**Challenge:** The required output is the exact run of lines from the line containing "Continue the OpenSCAD" to the line containing "return made.outputs[0]", inclusive, and nothing besides.

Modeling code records
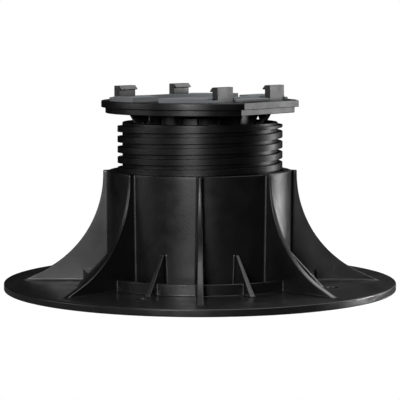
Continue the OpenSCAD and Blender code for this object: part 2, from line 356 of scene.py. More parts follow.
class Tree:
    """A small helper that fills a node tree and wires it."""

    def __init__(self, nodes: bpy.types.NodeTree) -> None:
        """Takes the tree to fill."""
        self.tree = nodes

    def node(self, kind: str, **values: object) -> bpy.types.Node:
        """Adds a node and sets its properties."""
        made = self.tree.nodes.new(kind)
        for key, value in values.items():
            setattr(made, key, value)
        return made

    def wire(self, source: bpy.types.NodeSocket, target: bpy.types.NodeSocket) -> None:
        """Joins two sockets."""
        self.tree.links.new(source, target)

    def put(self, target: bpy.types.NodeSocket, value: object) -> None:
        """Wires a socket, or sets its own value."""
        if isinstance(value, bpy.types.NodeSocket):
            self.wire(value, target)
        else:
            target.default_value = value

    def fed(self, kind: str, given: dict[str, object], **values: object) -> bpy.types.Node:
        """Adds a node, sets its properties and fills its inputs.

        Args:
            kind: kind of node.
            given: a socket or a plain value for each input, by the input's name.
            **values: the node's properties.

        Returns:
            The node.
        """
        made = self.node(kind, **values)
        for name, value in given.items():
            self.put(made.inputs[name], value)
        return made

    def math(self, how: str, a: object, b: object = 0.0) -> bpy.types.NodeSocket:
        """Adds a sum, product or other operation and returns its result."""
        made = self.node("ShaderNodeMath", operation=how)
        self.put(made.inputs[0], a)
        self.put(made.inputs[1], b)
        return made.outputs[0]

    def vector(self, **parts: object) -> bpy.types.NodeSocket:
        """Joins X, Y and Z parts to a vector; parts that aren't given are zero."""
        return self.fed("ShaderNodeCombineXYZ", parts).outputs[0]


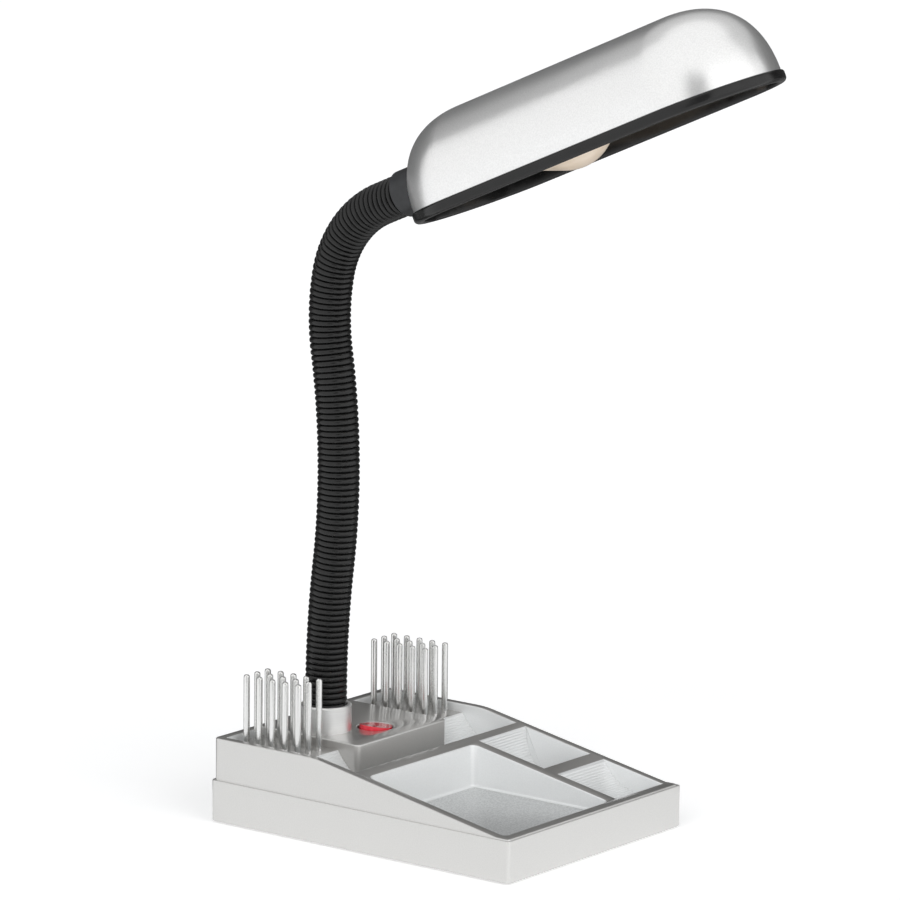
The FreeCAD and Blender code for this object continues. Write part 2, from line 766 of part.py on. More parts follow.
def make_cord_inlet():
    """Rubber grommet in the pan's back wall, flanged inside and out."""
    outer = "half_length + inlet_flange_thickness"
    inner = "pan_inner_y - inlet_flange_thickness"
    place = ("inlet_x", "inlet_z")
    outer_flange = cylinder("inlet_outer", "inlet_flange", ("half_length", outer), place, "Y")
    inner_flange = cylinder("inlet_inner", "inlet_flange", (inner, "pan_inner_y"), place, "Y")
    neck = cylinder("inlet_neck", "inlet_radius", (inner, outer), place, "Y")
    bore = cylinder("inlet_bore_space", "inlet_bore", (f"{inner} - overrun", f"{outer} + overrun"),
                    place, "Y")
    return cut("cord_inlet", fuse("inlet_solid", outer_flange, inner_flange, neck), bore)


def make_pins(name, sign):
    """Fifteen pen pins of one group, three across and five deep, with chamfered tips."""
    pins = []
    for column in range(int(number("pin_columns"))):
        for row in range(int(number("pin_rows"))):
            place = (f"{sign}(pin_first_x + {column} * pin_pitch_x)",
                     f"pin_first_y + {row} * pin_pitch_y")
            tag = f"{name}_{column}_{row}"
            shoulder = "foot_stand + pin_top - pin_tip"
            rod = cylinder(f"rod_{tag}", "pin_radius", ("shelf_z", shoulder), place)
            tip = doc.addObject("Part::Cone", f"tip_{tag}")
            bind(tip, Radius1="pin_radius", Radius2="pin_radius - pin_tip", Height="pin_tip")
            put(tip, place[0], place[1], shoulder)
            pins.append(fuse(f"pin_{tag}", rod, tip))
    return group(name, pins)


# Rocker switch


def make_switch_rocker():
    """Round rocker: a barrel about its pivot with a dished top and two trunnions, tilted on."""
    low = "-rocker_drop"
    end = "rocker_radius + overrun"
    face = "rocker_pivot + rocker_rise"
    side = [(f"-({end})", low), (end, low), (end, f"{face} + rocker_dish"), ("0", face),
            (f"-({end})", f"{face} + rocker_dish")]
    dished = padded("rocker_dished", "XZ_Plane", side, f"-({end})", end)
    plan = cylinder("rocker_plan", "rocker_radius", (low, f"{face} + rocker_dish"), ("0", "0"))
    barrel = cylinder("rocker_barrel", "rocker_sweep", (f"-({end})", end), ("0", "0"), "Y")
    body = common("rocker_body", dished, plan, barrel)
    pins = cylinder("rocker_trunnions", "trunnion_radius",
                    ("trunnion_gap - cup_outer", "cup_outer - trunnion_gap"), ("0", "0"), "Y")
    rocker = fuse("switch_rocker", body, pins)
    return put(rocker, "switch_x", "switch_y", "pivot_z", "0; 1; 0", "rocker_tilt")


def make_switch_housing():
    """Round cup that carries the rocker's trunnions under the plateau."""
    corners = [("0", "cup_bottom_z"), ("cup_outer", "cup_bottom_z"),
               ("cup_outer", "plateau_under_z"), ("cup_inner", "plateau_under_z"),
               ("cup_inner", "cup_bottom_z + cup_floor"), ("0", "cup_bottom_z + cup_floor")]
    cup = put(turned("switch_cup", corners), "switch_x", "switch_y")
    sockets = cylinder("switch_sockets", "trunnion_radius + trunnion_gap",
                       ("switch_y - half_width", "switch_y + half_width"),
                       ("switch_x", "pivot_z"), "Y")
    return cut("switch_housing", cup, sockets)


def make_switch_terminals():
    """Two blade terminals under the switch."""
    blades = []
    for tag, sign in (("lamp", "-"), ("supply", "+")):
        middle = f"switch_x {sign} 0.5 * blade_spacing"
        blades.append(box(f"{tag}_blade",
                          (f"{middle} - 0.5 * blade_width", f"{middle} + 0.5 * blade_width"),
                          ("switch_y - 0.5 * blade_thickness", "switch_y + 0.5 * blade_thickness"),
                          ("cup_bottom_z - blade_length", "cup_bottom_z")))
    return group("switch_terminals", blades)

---

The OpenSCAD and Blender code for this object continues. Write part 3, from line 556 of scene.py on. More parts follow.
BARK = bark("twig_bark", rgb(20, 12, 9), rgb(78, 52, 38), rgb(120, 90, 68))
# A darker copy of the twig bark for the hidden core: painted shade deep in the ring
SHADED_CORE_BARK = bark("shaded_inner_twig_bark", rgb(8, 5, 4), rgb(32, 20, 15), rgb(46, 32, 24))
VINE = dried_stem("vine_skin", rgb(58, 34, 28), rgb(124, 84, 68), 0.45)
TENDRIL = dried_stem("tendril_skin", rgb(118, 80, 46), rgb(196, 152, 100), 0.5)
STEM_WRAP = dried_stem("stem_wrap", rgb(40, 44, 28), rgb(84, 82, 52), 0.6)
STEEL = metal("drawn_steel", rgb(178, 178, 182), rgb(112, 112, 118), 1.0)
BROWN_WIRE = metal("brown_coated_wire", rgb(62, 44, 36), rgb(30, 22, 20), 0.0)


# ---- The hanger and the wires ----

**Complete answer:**
Continue the OpenSCAD and Blender code for this object: part 2, from line 356 of scene.py. More parts follow.
class Tree:
    """A small helper that fills a node tree and wires it."""

    def __init__(self, nodes: bpy.types.NodeTree) -> None:
        """Takes the tree to fill."""
        self.tree = nodes

    def node(self, kind: str, **values: object) -> bpy.types.Node:
        """Adds a node and sets its properties."""
        made = self.tree.nodes.new(kind)
        for key, value in values.items():
            setattr(made, key, value)
        return made

    def wire(self, source: bpy.types.NodeSocket, target: bpy.types.NodeSocket) -> None:
        """Joins two sockets."""
        self.tree.links.new(source, target)

    def put(self, target: bpy.types.NodeSocket, value: object) -> None:
        """Wires a socket, or sets its own value."""
        if isinstance(value, bpy.types.NodeSocket):
            self.wire(value, target)
        else:
            target.default_value = value

    def fed(self, kind: str, given: dict[str, object], **values: object) -> bpy.types.Node:
        """Adds a node, sets its properties and fills its inputs.

        Args:
            kind: kind of node.
            given: a socket or a plain value for each input, by the input's name.
            **values: the node's properties.

        Returns:
            The node.
        """
        made = self.node(kind, **values)
        for name, value in given.items():
            self.put(made.inputs[name], value)
        return made

    def math(self, how: str, a: object, b: object = 0.0) -> bpy.types.NodeSocket:
        """Adds a sum, product or other operation and returns its result."""
        made = self.node("ShaderNodeMath", operation=how)
        self.put(made.inputs[0], a)
        self.put(made.inputs[1], b)
        return made.outputs[0]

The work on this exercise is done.